Frente a los sofistas, que cobraban por enseñar a argumentar, Sócrates aseguraba no poseer sabiduría alguna

Su figura no fue ajena a las tensiones políticas de la Atenas de su tiempo. La derrota frente a Esparta y la posterior crisis de la democracia lo situaron en el centro de las sospechas. Algunos de sus discípulos, como Critias o Alcibíades, estuvieron ligados a movimientos oligárquicos y conspiraciones. Aunque él no participara directamente en esas intrigas, la asociación bastó para convertirlo en un personaje incómodo para el poder.

En el año 399 a. C., fue acusado de corromper a la juventud y de impiedad contra los dioses de la ciudad. El juicio, uno de los episodios más célebres de la historia de la cultura occidental, terminó con su condena a muerte. Según el relato de Platón en la Apología, Sócrates se defendió sin recurrir a la demagogia, aceptando la pena como gesto de una vida coherente. Prefirió morir antes que abandonar la filosofía o aceptar un exilio que le habría impedido seguir dialogando en Atenas.

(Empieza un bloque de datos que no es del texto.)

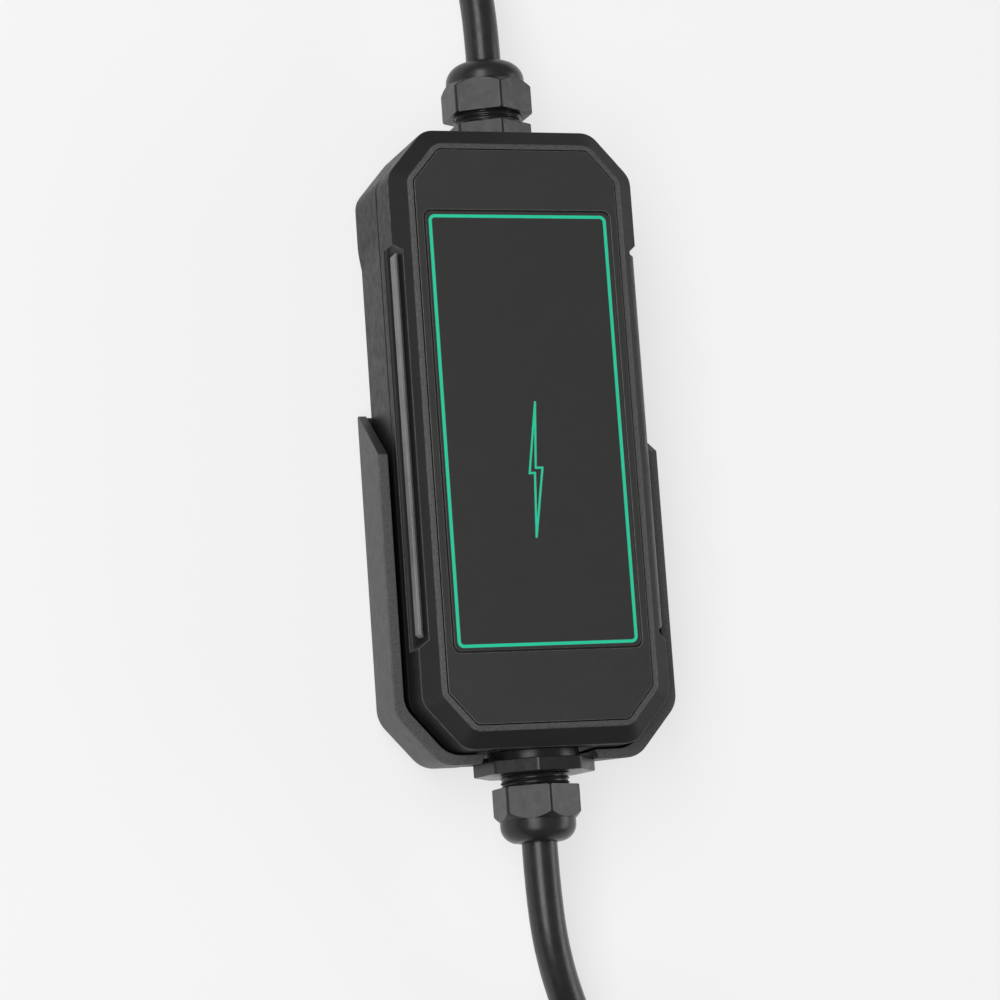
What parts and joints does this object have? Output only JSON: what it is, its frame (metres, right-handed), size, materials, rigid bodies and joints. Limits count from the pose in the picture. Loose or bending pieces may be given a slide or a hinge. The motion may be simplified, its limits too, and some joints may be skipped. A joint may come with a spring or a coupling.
{
  "type": "portable electric vehicle charger",
  "caption": "Black in-cable charging box with eight-sided front and side grips, resting in a wall holder, with a mains lead and plug, and a vehicle lead and connector.",
  "frame": {"origin": "middle of the box's footprint, on the back of the wall holder, on which the part lies", "axes": "+Z out of the box's front, +Y along the box towards the mains lead, +X across it to the right"},
  "size_m": [0.114, 0.8952, 0.093],
  "materials": {
    "housing": "fine moulded texture, black",
    "rib": "coarser moulded texture, dark grey",
    "panel": "fine even texture, black",
    "window": "dark smoked plastic, satin",
    "light": "green light guide",
    "holder": "fine moulded texture, black",
    "gland": "moulded nylon, black, slight sheen",
    "seal": "soft black rubber",
    "steel": "zinc-plated steel",
    "board": "green circuit board",
    "led": "clear light-emitting diodes",
    "component": "black moulded casings",
    "terminal": "green terminal blocks",
    "winding": "taped windings and core",
    "capacitor": "aluminium cans",
    "fuse": "glass tube in clips",
    "cable": "black cable sheath, slight sheen",
    "tie": "woven hook-and-loop strap",
    "plug": "black moulded plastic",
    "pins": "nickel-plated pins",
    "handle": "fine moulded texture, black",
    "nose": "moulded nylon, black",
    "contact": "plated contact sleeves",
    "latch": "black moulded plastic"
  },
  "bodies": {
    "charger": {"rear_shell": "housing", "front_cover": "housing", "side_rib_left": "rib", "side_rib_right": "rib", "front_panel": "panel", "display_window": "window", "light_frame": "light", "bolt_light": "light", "wall_holder": "holder", "mains_gland_body": "gland", "mains_gland_nut": "gland", "mains_gland_locknut": "gland", "vehicle_gland_body": "gland", "vehicle_gland_nut": "gland", "vehicle_gland_locknut": "gland", "vehicle_gland_washer": "gland", "housing_seal": "seal", "mains_gland_seal": "seal", "vehicle_gland_seal": "seal", "cover_screws": "steel", "board_screws": "steel", "latch_pin": "steel", "latch_spring": "steel", "main_board": "board", "display_board": "board", "display_leds": "led", "relays": "component", "control_chips": "component", "board_link": "component", "input_terminal": "terminal", "output_terminal": "terminal", "current_sensor": "winding", "power_transformer": "winding", "filter_capacitors": "capacitor", "fuse": "fuse", "mains_lead_inner": "cable", "vehicle_lead_inner": "cable", "connector_leads": "cable", "mains_cord": "cable", "plug_cord": "cable", "mains_coil": "cable", "vehicle_cord": "cable", "connector_cord": "cable", "vehicle_coil": "cable", "plug_strain_relief": "cable", "connector_strain_relief": "cable", "mains_coil_tie": "tie", "vehicle_coil_tie": "tie", "plug_body": "plug", "plug_pins": "pins", "connector_handle_lower": "handle", "connector_handle_upper": "handle", "connector_nose": "nose", "connector_contacts": "contact"},
    "latch": {"latch_lever": "latch"}
  },
  "joints": [
    {"name": "latch_pivot", "type": "hinge", "parent": "charger", "child": "latch", "pos_m": [0.03602, -0.43791, 0.0715], "axis": [0, 0, 1], "range_deg": [0, 4.5], "stiffness_Nm_per_rad": 0.25, "springref_deg": -8.59}
  ]
}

Sócrates más allá de la muerte

Lo paradójico es que se convirtió en un referente filosófico sin haber dejado una obra escrita. Todo lo que sabemos de él procede de los testimonios de sus discípulos y contemporáneos: Platón, Jenofonte, Aristófanes o Aristóteles. Esto ha generado lo que los especialistas llaman «la cuestión socrática»: ¿hasta qué punto podemos distinguir al Sócrates histórico de las reconstrucciones literarias y filosóficas que se hicieron de él?

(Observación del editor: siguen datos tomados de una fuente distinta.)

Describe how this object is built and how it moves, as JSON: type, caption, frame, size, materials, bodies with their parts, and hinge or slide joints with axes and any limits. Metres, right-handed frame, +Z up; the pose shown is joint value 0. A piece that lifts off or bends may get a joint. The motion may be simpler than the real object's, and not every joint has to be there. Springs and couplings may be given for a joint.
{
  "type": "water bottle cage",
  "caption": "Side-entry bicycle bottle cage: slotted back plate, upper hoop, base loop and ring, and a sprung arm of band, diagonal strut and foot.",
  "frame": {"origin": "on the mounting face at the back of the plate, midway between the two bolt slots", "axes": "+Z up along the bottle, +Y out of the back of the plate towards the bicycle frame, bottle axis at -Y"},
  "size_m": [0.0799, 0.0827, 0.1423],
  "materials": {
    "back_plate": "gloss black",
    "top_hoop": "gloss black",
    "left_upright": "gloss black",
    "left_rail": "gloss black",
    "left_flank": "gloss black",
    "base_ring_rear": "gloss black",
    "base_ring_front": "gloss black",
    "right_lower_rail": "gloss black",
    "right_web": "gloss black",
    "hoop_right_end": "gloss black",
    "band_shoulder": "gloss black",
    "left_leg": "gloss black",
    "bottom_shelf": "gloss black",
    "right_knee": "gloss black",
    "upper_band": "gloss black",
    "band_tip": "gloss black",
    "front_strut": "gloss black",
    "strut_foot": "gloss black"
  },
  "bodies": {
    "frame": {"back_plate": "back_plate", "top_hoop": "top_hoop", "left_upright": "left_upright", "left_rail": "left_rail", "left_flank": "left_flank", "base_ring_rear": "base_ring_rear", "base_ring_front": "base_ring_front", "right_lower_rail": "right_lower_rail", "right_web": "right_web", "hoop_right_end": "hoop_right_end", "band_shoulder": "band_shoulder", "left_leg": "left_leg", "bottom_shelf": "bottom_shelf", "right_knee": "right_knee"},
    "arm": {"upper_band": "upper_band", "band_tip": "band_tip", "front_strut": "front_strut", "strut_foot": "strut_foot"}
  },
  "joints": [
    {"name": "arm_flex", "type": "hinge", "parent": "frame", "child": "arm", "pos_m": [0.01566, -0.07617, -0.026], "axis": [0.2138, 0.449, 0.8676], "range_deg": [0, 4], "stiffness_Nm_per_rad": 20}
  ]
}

Más allá de estas dudas, hay rasgos que parecen claros. Sócrates defendía que la virtud estaba ligada al conocimiento: nadie hace el mal a sabiendas, sino por ignorancia. La tarea del filósofo era, por tanto, ayudar a que los ciudadanos examinasen sus propias vidas, porque «una vida no examinada no merece ser vivida». Este énfasis en la ética individual, en la necesidad de cuidar del alma antes que de la riqueza o el poder, fue una auténtica revolución para su tiempo.

Su muerte no apagó su influencia; al contrario, la multiplicó. Platón construyó a partir de su maestro el núcleo de su propio pensamiento, y Aristóteles, aunque crítico, heredó también ese impulso por fundar la filosofía como búsqueda racional de principios. Los cínicos, los estoicos y los epicúreos vieron en Sócrates un ejemplo de vida coherente, de libertad interior, de independencia frente a la opinión pública.

Los cínicos, los estoicos y los epicúreos vieron en Sócrates un ejemplo de vida coherente y de libertad interior

Con el cristianismo, su figura se reinterpretó como la de un mártir pagano que prefirió morir antes que traicionar sus convicciones, y en la modernidad se convirtió en emblema de la conciencia crítica frente al poder. Kierkegaard lo consideró el paradigma del individuo que se enfrenta a la masa; Nietzsche lo criticó como símbolo de la decadencia racionalista; y en el siglo XX, su figura reapareció como modelo de resistencia civil.

En términos estrictamente históricos, Sócrates encarna el paso decisivo de la filosofía como especulación sobre la naturaleza —el terreno de los presocráticos— hacia la reflexión sobre la ética, la política y el sentido de la vida humana. Más que un sistema, dejó una actitud: el cuestionamiento constante, la búsqueda del bien, la convicción de que el diálogo es el camino para alcanzar la verdad.

Más de dos milenios después, la sombra de Sócrates sigue proyectándose sobre la cultura occidental. La mayéutica sigue viva en las aulas, en los tribunales, en los debates políticos. Su negativa a vender la sabiduría lo convirtió en un símbolo de integridad intelectual. Y su muerte, asumida sin miedo, lo elevó a una categoría que pocas figuras históricas han alcanzado: la de aquel que encarna, con su propia vida, la esencia de lo que predica.